We’re keen to work with a freelancer (rather than an agency) who understands the sector, has solid media relationships, and can help us land coverage for our OOH coffee range.
Now, myself and a colleague have more than four decades of experience between us working in PR, much of that representing household name food and drink brands. We understand the sector. We have solid relationships with journalists. Oh, and I also own a coffee company, so I am deeply saturated in random coffee knowledge that the average human won’t be (read: coffee geek).
But we are an agency. This opportunity is not for us. Even though we could add significant value.
Yes, I could get in touch. Yes I could try to convince her. But before my credentials would even get a hearing, I’d need to overcome her objections to the agency wrapper.
Whether I like it or not, there’s a disconnect that exists between agency cost and agency value.
This isn’t an argument about freelancer versus agency. It’s about the value of service delivery nestled within a commercial infrastructure versus an individual infrastructure. It’s about removing single points of failure from your business. It’s about sustainable business models versus short-term cost optimisation.
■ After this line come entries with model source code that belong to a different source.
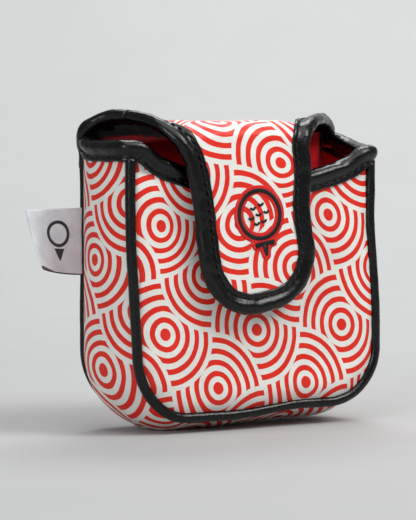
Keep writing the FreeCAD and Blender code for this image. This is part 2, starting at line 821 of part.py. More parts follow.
def make_label():
    """A ribbon folded back on itself, its two ends in the back seam and its fold standing out to the side."""
    body = new_body("side_label")
    sketch = sketch_on(body, "side_label_section", "XY_Plane", cell("label_low"))
    root, bend_x = -DIMENSIONS["label_root"], -DIMENSIONS["label_root"] - DIMENSIONS["label_long"]
    y = DIMENSIONS["seam_depth"] / 2
    ri = DIMENSIONS["label_gap"] / 2
    ro = ri + DIMENSIONS["label_thick"]
    far = [line(sketch, (root, y + r), (bend_x, y + r)) for r in (ri, ro)]
    near = [line(sketch, (bend_x, y - r), (root, y - r)) for r in (ri, ro)]
    bends = [arc(sketch, (bend_x, y), r, 90, 270) for r in (ri, ro)]
    far_end = line(sketch, (root, y + ri), (root, y + ro))
    near_end = line(sketch, (root, y - ri), (root, y - ro))
    for i in (0, 1):
        relate(sketch, "Tangent", far[i], END, bends[i], START)
        relate(sketch, "Tangent", bends[i], END, near[i], START)
        relate(sketch, "Coincident", far[i], START, far_end, START + i)
        relate(sketch, "Coincident", near[i], END, near_end, START + i)
    relate(sketch, "Coincident", bends[0], CENTRE, bends[1], CENTRE)
    relate(sketch, "Horizontal", far[0])
    relate(sketch, "Vertical", far_end)
    relate(sketch, "Vertical", near_end)
    relate(sketch, "Equal", far[0], near[0])
    dimension(sketch, "inside", "Radius", bends[0], cell("label_gap") / 2)
    dimension(sketch, "outside", "Radius", bends[1], cell("label_gap") / 2 + cell("label_thick"))
    dimension(sketch, "root", "DistanceX", far_end, START, -1, START, cell("label_root"))
    dimension(sketch, "long", "DistanceX", bends[0], CENTRE, far_end, START, cell("label_long"))
    dimension(sketch, "seam", "DistanceY", -1, START, bends[0], CENTRE, cell("seam_depth") / 2)
    pad(body, sketch, cell("label_tall"))
    return {"side_label": body}


# ---- build, check, write


def check(nodes):
    for thing in doc.Objects:
        bad = [s for s in thing.State if s in ("Invalid", "Error")]
        if bad:
            raise RuntimeError(f"{thing.Name} is {bad}")
    for name, thing in nodes.items():
        if thing.Shape.isNull() or not thing.Shape.isValid() or not thing.Shape.Solids:
            raise RuntimeError(f"{name} has no valid solid")
    for thing in doc.Objects:
        if thing.isDerivedFrom("Sketcher::SketchObject") and not thing.FullyConstrained:
            print("sketch with freedom left:", thing.Name)


def write(nodes):
    os.makedirs("parts", exist_ok=True)
    for name, thing in nodes.items():
        thing.Label = name
        thing.Shape.exportStep(f"parts/{name}.step")
        print(f"{name:24s} {len(thing.Shape.Solids):3d} solids {thing.Shape.Volume:10.1f} mm3")


fill_sheet()
parts = make_pouch()
parts.update(make_fold("rear", True, panel_half, as_size(0)))
parts.update(make_roof())
parts.update(make_fold("front", False, front_fold_half, cell("flap_side")))
parts.update(make_leaf())
parts.update(make_emblem())
parts.update(make_label())
doc.recompute()
check(parts)
write(parts)
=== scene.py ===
import json
import math

import bmesh
import bpy
import numpy as np
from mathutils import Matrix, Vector, noise


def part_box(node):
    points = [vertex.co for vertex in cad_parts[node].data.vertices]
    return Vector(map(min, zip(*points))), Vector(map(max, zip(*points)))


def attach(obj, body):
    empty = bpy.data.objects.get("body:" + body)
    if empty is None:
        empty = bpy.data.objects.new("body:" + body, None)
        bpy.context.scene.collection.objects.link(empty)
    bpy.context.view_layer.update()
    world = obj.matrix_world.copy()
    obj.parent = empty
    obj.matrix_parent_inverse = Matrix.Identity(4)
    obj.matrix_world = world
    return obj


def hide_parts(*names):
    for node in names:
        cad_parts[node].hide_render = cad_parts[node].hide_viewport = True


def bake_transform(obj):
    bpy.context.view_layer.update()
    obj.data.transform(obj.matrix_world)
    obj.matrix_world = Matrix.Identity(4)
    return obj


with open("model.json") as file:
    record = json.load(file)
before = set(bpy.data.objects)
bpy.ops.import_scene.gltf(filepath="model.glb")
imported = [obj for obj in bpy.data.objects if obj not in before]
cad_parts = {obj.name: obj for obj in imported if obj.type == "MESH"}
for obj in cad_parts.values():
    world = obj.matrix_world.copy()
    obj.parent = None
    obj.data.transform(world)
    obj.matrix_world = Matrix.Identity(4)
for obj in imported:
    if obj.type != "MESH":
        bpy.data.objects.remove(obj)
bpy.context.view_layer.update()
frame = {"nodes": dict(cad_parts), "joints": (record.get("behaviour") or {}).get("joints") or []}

# Lengths are in millimetres, but for the stage's. MM turns them into the frame's metres when a mesh is made.
MM = 0.001


# ---- sizes read from the frame


def box_mm(node):
    low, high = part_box(node)
    return low / MM, high / MM


front_low, _ = box_mm("front_panel")
_, back_high = box_mm("back_panel")
_, gusset_high = box_mm("gusset_panel")
cord_low, cord_high = box_mm("front_piping_cord")
back_cord_low, back_cord_high = box_mm("back_piping_cord")
plush_low, plush_high = box_mm("back_lining")
leaf_low, _ = box_mm("flap_front_panel")
_, roof_high = box_mm("flap_top_panel")
label_low, label_high = box_mm("side_label")
emblem_low, emblem_high = box_mm("emblem_thread")
joints = {joint["name"]: joint for joint in frame["joints"]}
rear_axis = Vector(joints["rear_fold"]["pos_m"]) / MM
front_axis = Vector(joints["front_fold"]["pos_m"]) / MM

CORD_RADIUS = (cord_high.y - cord_low.y) / 2
SEAM_HALF = cord_high.x - CORD_RADIUS
SEAM_FLOOR = cord_low.z + CORD_RADIUS
SEAM_FRONT = (cord_low.y + cord_high.y) / 2
SEAM_BACK = (back_cord_low.y + back_cord_high.y) / 2
SIDE_TOP = gusset_high.z
FRONT_APEX = front_low.y
BACK_FACE = back_high.y
WALL = BACK_FACE - plush_low.y
PLUSH = plush_high.y - plush_low.y
ROOF_TOP = roof_high.z
LEAF_TIP = leaf_low.z
LEAF_FACE = leaf_low.y

# Sizes of the soft shape that the frame doesn't give.
CORNER = 27.0  # the seam's corner radius
SIDE_BULGE = 5.4  # how far the gusset swells out past the seam, at the sides
FLOOR_BULGE = SEAM_FLOOR - 0.05
SINK = 1.0  # how far a panel's edge dives behind the piping
SEAM_ROLL = 3.4  # how far from the seam a panel's edge rolls down to it
PIPING = 2.25  # the front piping's radius
BACK_PIPING = 2.0  # the back piping's radius
BACK_INSET = 0.8  # how far in the back piping is set, where the swelling gusset hides it
DOME_RADIUS = 600.0  # the front is a shallow dome of this radius
DOME_MIDDLE = 52.0  # the height of its foremost point
MOUTH_DIP = 15.5  # how deep the front's top edge dips in the middle
MOUTH_DROP = 2.2  # the mouth binding's line is this far below the walls' full height
FRONT_DROP = 3.0  # and this far at the front
SLOT = 0.5  # the walls stop this far short of that line, inside the binding
LEAN = math.radians(10.0)  # the flap leans to the left towards its top
LEAF_HALF = 25.9  # half the leaf's width
LEAF_CORNER = 22.0  # the radius of its two lower corners
LEAF_TOP_X = -14.2  # the leaf's middle at the front fold
LEAF_LONG = (front_axis.z - LEAF_TIP) / math.cos(LEAN) - 1.6
FLAP_EDGE = 2.2  # the flap's thickness where the binding pinches it
RING = 4.65  # the print's ring pitch
LABEL_TALL = label_high.z - label_low.z
LABEL_ROOT = 0.5 - SEAM_HALF  # x of the label's sewn ends, under the back piping
LABEL_REACH = LABEL_ROOT - label_low.x - 5.4  # the ribbon ends this much inside the design's label
LABEL_THICK = 0.35


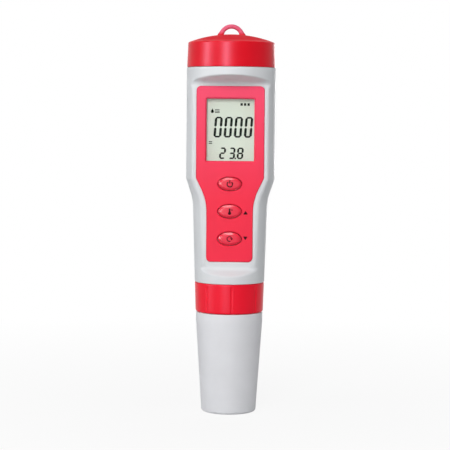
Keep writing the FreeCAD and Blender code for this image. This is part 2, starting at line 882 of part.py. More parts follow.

These are strategic business decisions, not procurement cost cuts. And they have long term benefits to your business, all wrapped up in a slightly higher hourly rate. Or a more expensive haircut.
Here’s my plea to those marketing leaders out there: widen your talent pool. Don’t try to solve business problems with a pre-defined format. Scan the market for the range of solutions available to get the best outcome for your budget.
And to my fellow agencies? If you can’t articulate the value that sits between your hourly rate and your invoice total, don’t be surprised when your clients default to cheaper.